Gaussian Random Variables

The Gaussian, or normal, distribution is the most important continuous distribution.

It is symmetric and bell-shaped.

A Gaussian random variable is determined by two parameters:

  • the mean \(\mu\), which controls the center
  • the variance \(\sigma^2\), which controls the spread

We write:

\[ X\sim \mathcal{N}(\mu,\sigma^2). \]

The standard normal distribution is:

\[ Z\sim \mathcal{N}(0,1). \]

Gaussian PDF

The PDF of a Gaussian random variable is:

\[ f_X(x) = \frac{1}{\sigma\sqrt{2\pi}} e^{-(x-\mu)^2/(2\sigma^2)}. \]

The exponential term creates the bell shape and the tails:

\[ e^{-(x-\mu)^2/(2\sigma^2)}. \]

The leading constant:

\[ \frac{1}{\sigma\sqrt{2\pi}} \]

normalizes the curve so that the total area is 1.

Linear Transformations

If:

\[ X\sim \mathcal{N}(\mu,\sigma^2) \]

and:

\[ Y=aX+b, \]

then \(Y\) is also Gaussian:

\[ Y\sim \mathcal{N}(a\mu+b,\ a^2\sigma^2). \]

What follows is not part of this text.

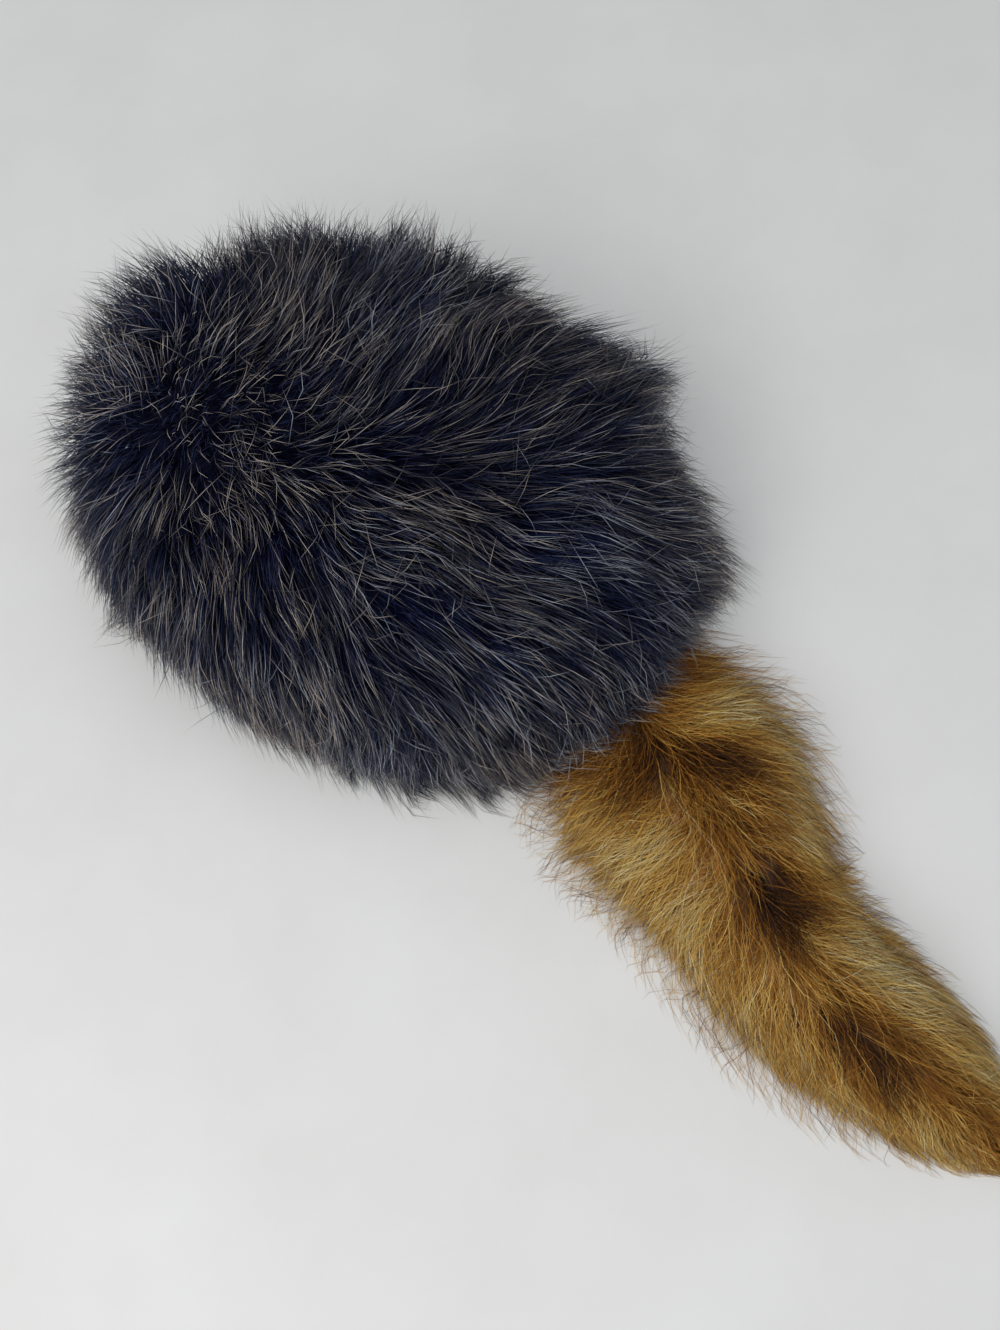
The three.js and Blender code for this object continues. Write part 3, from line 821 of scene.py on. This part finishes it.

The mean and variance transform as:

\[ E[Y]=a\mu+b, \qquad \operatorname{Var}(Y)=a^2\sigma^2. \]

The variance uses \(a^2\) because variance measures squared distance from the mean.

Standardization and Z-Scores

Normal probabilities are usually computed through the standard normal.

Given:

\[ X\sim \mathcal{N}(\mu,\sigma^2), \]

the standardized variable is:

\[ Z = \frac{X-\mu}{\sigma}. \]

Then:

\[ Z\sim \mathcal{N}(0,1). \]

The value of \(Z\) is the number of standard deviations by which \(X\) is above or below its mean.

For example, suppose:

\[ X\sim \mathcal{N}(2,16). \]

Then \(\sigma=4\). To compute \(P(X<3)\):

\[ P(X<3) = P\left(\frac{X-2}{4}<\frac{3-2}{4}\right) = P(Z<0.25). \]

Now the probability can be read from the standard normal table:

\[ P(Z<0.25)\approx 0.598. \]

Summary

Continuous random variables replace point probabilities with density and area.

The PDF tells how probability is distributed locally, while the CDF records how probability accumulates globally. Expectations and variances are computed by integrals. Mixed distributions remind us that some random variables combine continuous density with discrete jumps. Gaussian random variables give the central continuous model, and standardization reduces any normal calculation to the standard normal.